Convinced he nearly lost Yu-reum to another man, Jae-hoon is motivated to confess his feelings for her. That he does so two days after her failed wedding is somewhat questionable but we all make mistakes. Yu-reum of course – lost and heartbroken and stuck working a demanding job right after her life fell apart – panics at the thought of losing the one friend she’s always been able to rely on and aggressively friendzones him. After all, if there’s one thing life has taught her it’s that romantic partners leave but friends stay.

Jae-hoon responds to this by emulating Ji-yeon’s manipulative behaviour. He ices Yu-reum out, acts as though the last twenty years of friendship didn’t happen or weren’t in any way real, and sends a very clear message – if you want me in your life, it’s as a romantic partner and nothing else. This is the behaviour of a quintessential Nice Guy and it reframes all Jae-hoon’s previous actions as being contingent on the understanding they would eventually end up together. Jae-hoon has been putting supportive, loving behaviours in hoping to get a romantic partner out the other end. Now that possibility has apparently been taken off the table, he withdraws that support – and right when she needs it the most.

Yu-reum’s ex had once declared that men and women cannot be friends. It seems the writer agrees. Or rather, she can be friends with him but he is not friends with her. He’s just waiting.

Feeling her one remaining foundation slip away, Yu-reum then does the only thing she can think of to restablise it. She sleeps with him. He’s given her no choice.
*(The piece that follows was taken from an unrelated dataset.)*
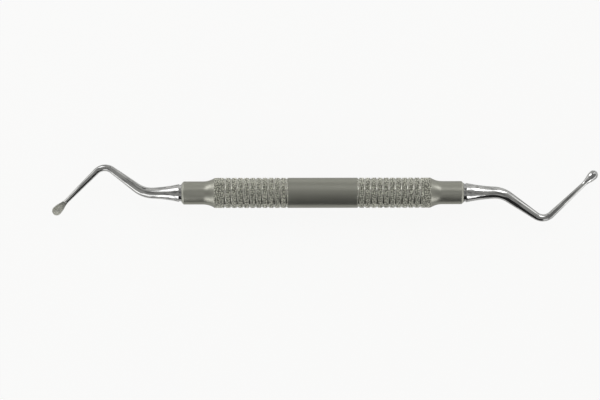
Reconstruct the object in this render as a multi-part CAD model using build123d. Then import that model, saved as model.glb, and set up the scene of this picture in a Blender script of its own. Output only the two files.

And yet, because Jae-hoon is ‘sincere’, because Ji-yeon is ‘sincere’, then we’re asked to judge not them or their behaviours but to judge those who have the audacity not to return their ‘sincere’ feelings – Jae-hoon and Yu-reum. Their sincerity, we’re told, is something that should be rewarded. They’ve earned something that needs to be given, created a debt that needs to be repaid.

The irony here is that, in terms of exploring the shallow image-obsessed world of dating shows versus the more sincere world of real relationships, the show is actually doing it. It’s just doing it with the minor characters instead of our main OTP.

John Jang initially pairs up with the most photogenic woman on set, hoping to win points by being the best looking. As the show progresses, however, he’s drawn increasingly to the decidedly unglamorous, timorous, Park Ji-wan (Son Hwa-ryung). As far as messages about delving beneath the surface and not being distracted by the shiny but empty, John Jang’s emotional progression demonstrates what the drama seems to be trying (and failing) to do.

Although “dating show is fake” is not the most original theme (we all know dating shows are fake), if you did want to explore this theme, then the budding romance between John Jang and Park Ji-wan is definitely sweeter and more heartwarming than the gross emotional manipulation that led Yu-reum to sleep with her long-term so-called best friend to stop him leaving.

Your reminder: it’s been about three weeks.

By setting up a dichotomous opposition between sincerity and frivolity as its main theme, Love is for Suckers has unwittingly ended up promoting a transactional view of relationships. Put sincerity in, get a relationship out. And if the other person doesn’t want to give you a relationship despite your sincerity, then they are the ones at fault. The solution is to follow them around being more sincere. Eventually they’ll cave.

So romantic.

Love is for Suckers is available with English subtitles on Viki

LT

3 thoughts on “The thematic confusion of Love is for Suckers

  1. I dropped it at the end of episode 8, after enjoying the first six episodes, well mostly. I felt both parties were abusing the relationship and I wasn’t happy how the second leads were being portrayed. Still, the opening episodes promised so much!

    1. Yes I enjoyed the first six episodes as well. It was a surprise how serious and reflective it was but I thought it was quite good. But now I think I’ll probably drop it as well.